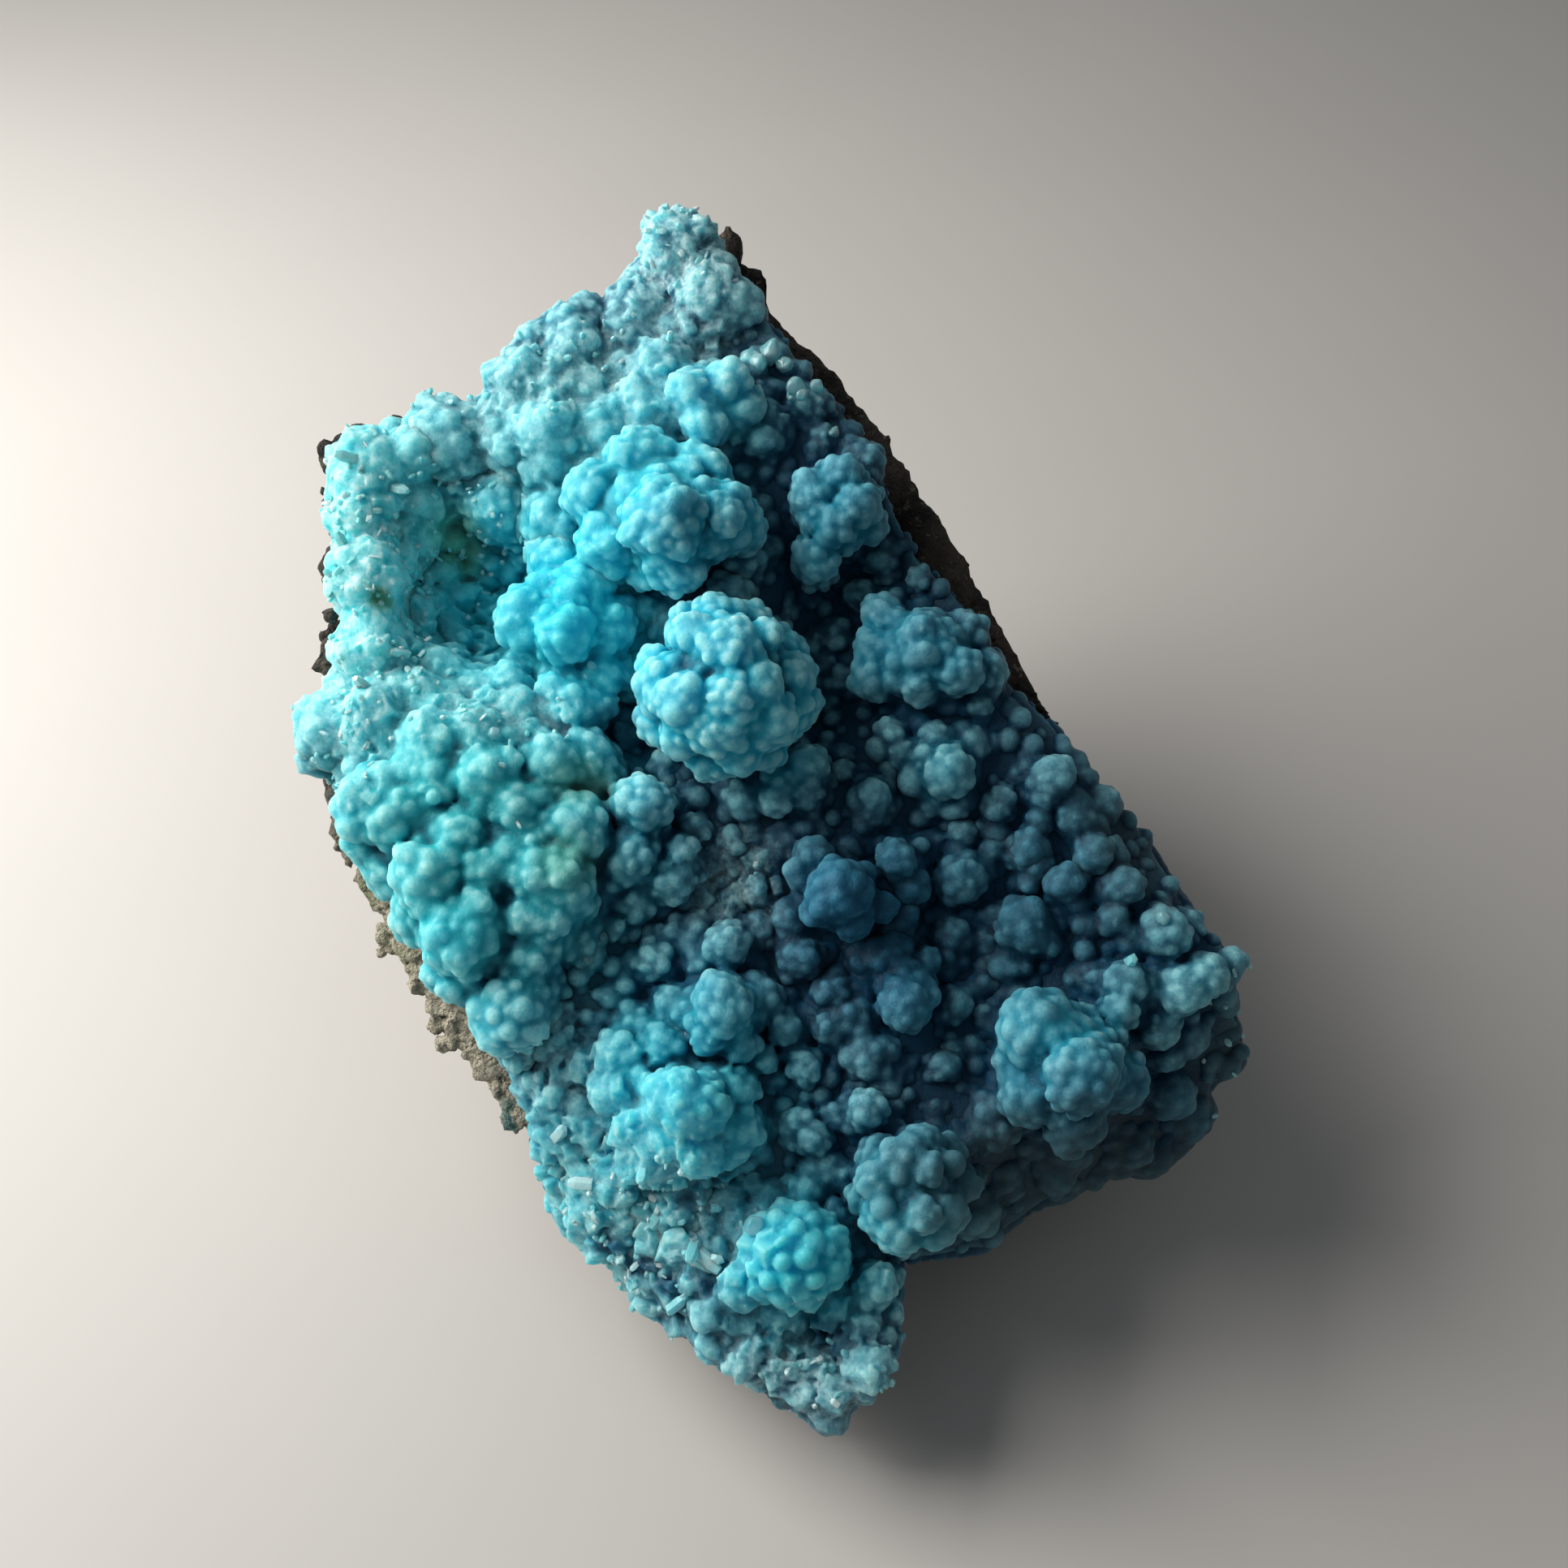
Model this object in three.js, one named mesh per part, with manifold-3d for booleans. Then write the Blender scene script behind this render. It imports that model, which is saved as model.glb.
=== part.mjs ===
// Gibbsite specimen: a blue-green crust of grown-together balls on a wedge of dark host rock.
// Millimetres, +Z up. The origin is on the resting surface, under the middle of the specimen.
//
// The crusted face leans back from the resting surface. Places on it are given in face
// millimetres: across (to the right), up (up the slope) and out (away from the rock).

import * as THREE from 'three';
import { ConvexGeometry } from 'three/addons/geometries/ConvexGeometry.js';
import { mergeVertices } from 'three/addons/utils/BufferGeometryUtils.js';
import Module from 'manifold-3d';

const wasm = await Module();
wasm.setup();

// ---- Driving dimensions ----

const FACE_LEAN = 31.2; // degrees between the crusted face and the resting surface
const FACE_HEIGHT = 23.4; // height of the face's zero point above the resting surface
const CRUST_THICKNESS = 2.6; // between the balls
const CONTACT_GAP = 0.3; // between the two solids
const CONTACT_SHARE = 0.8; // how much of the floor's relief the surface between them follows
const FLOOR_CELL = 3.8; // grid of the crust's floor
const CONTACT_CELL = 7; // grid of the surface between crust and rock
const PLATE = { across: 64, up: 82, depth: 50, middle: [-1, 3] }; // what the floor is cut from
const LEAST_ROUND_BALL = 0.85; // smaller ones have flat facets
const FACETS_BY_RADIUS = 0.76;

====

**THE REQUEST**
Without changing a word, restate the whole listing.

**TASK ANSWER**
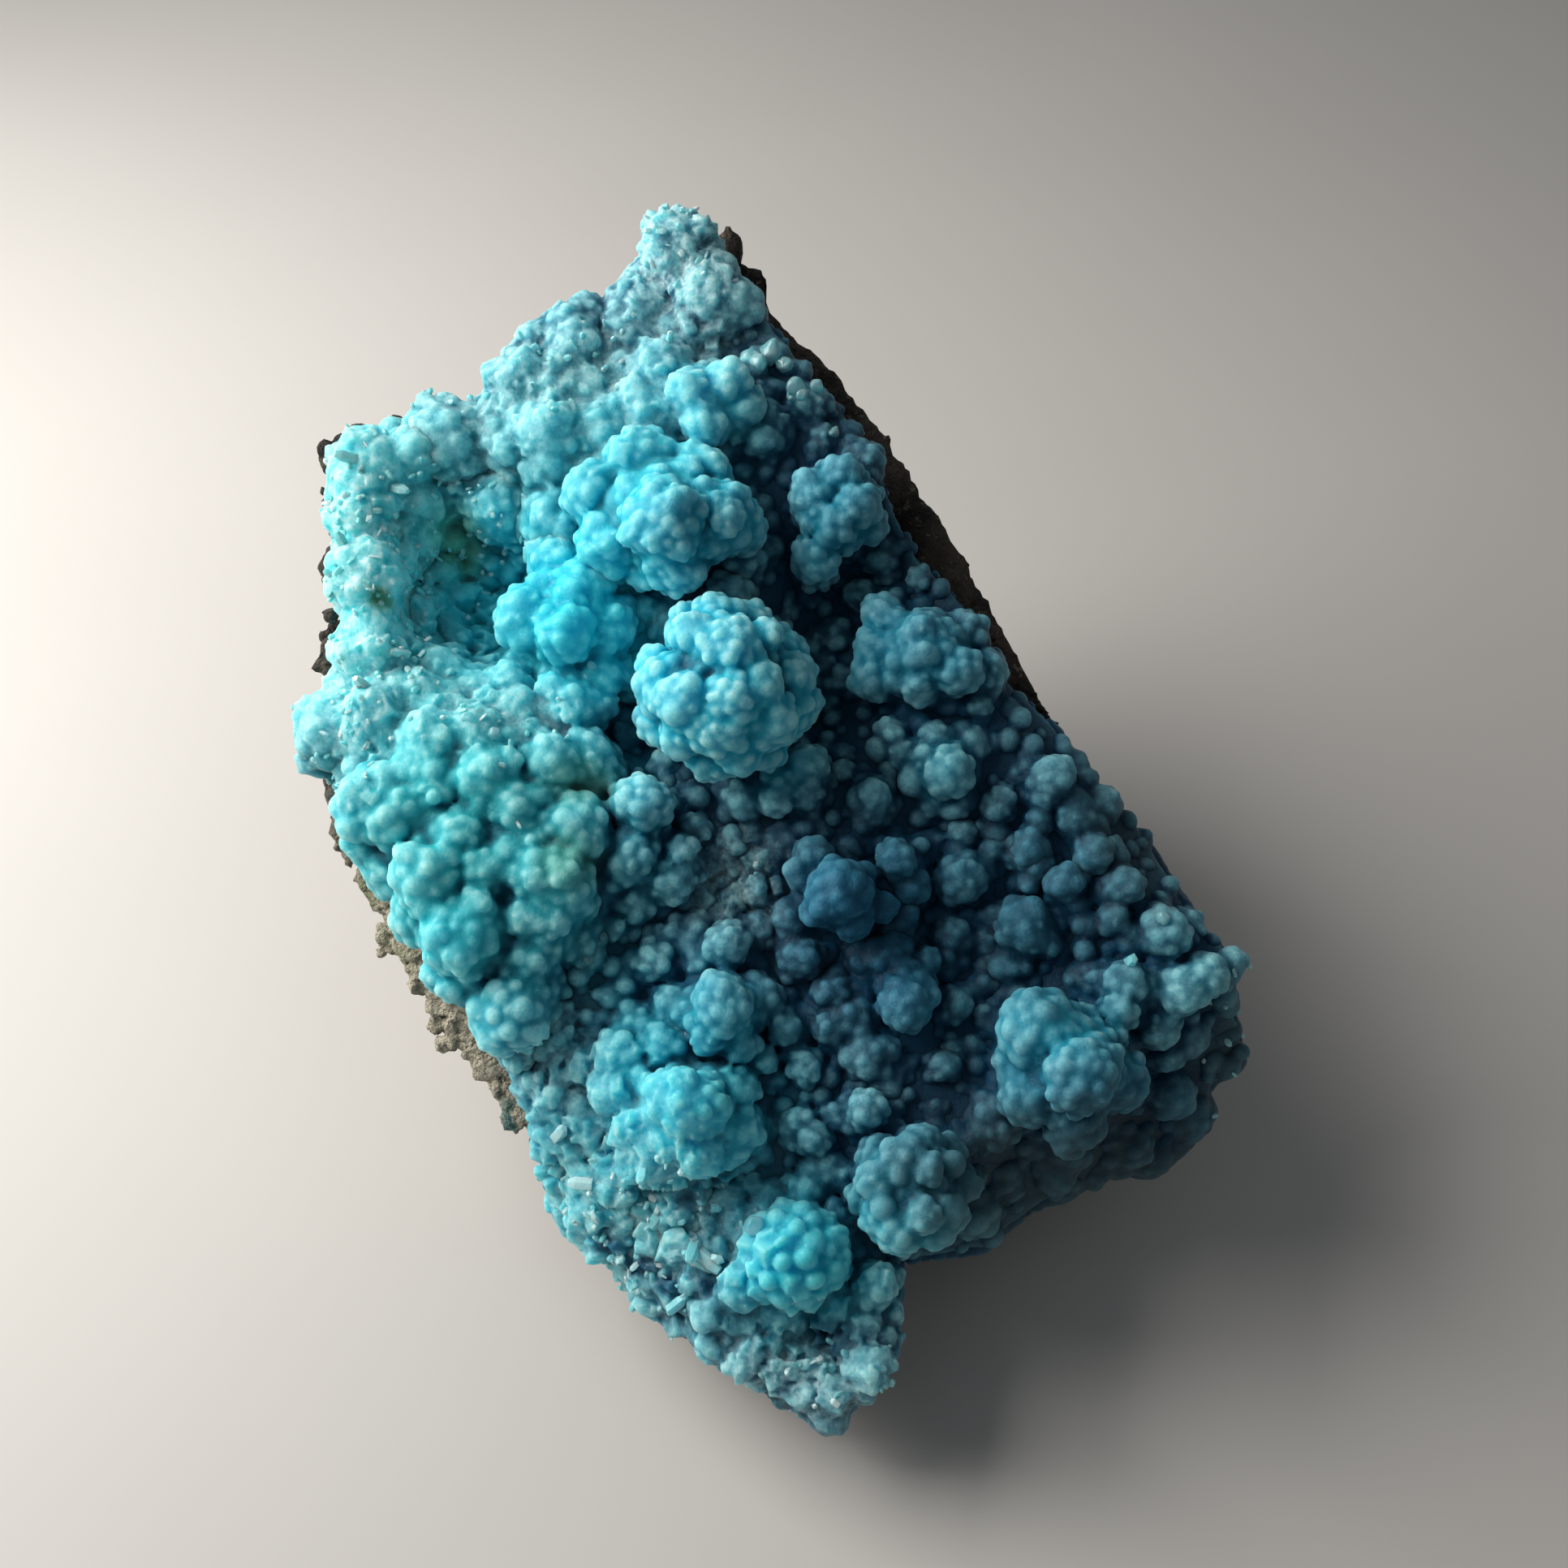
Model this object in three.js, one named mesh per part, with manifold-3d for booleans. Then write the Blender scene script behind this render. It imports that model, which is saved as model.glb.
=== part.mjs ===
// Gibbsite specimen: a blue-green crust of grown-together balls on a wedge of dark host rock.
// Millimetres, +Z up. The origin is on the resting surface, under the middle of the specimen.
//
// The crusted face leans back from the resting surface. Places on it are given in face
// millimetres: across (to the right), up (up the slope) and out (away from the rock).

import * as THREE from 'three';
import { ConvexGeometry } from 'three/addons/geometries/ConvexGeometry.js';
import { mergeVertices } from 'three/addons/utils/BufferGeometryUtils.js';
import Module from 'manifold-3d';

const wasm = await Module();
wasm.setup();

// ---- Driving dimensions ----

const FACE_LEAN = 31.2; // degrees between the crusted face and the resting surface
const FACE_HEIGHT = 23.4; // height of the face's zero point above the resting surface
const CRUST_THICKNESS = 2.6; // between the balls
const CONTACT_GAP = 0.3; // between the two solids
const CONTACT_SHARE = 0.8; // how much of the floor's relief the surface between them follows
const FLOOR_CELL = 3.8; // grid of the crust's floor
const CONTACT_CELL = 7; // grid of the surface between crust and rock
const PLATE = { across: 64, up: 82, depth: 50, middle: [-1, 3] }; // what the floor is cut from
const LEAST_ROUND_BALL = 0.85; // smaller ones have flat facets
const FACETS_BY_RADIUS = 0.76;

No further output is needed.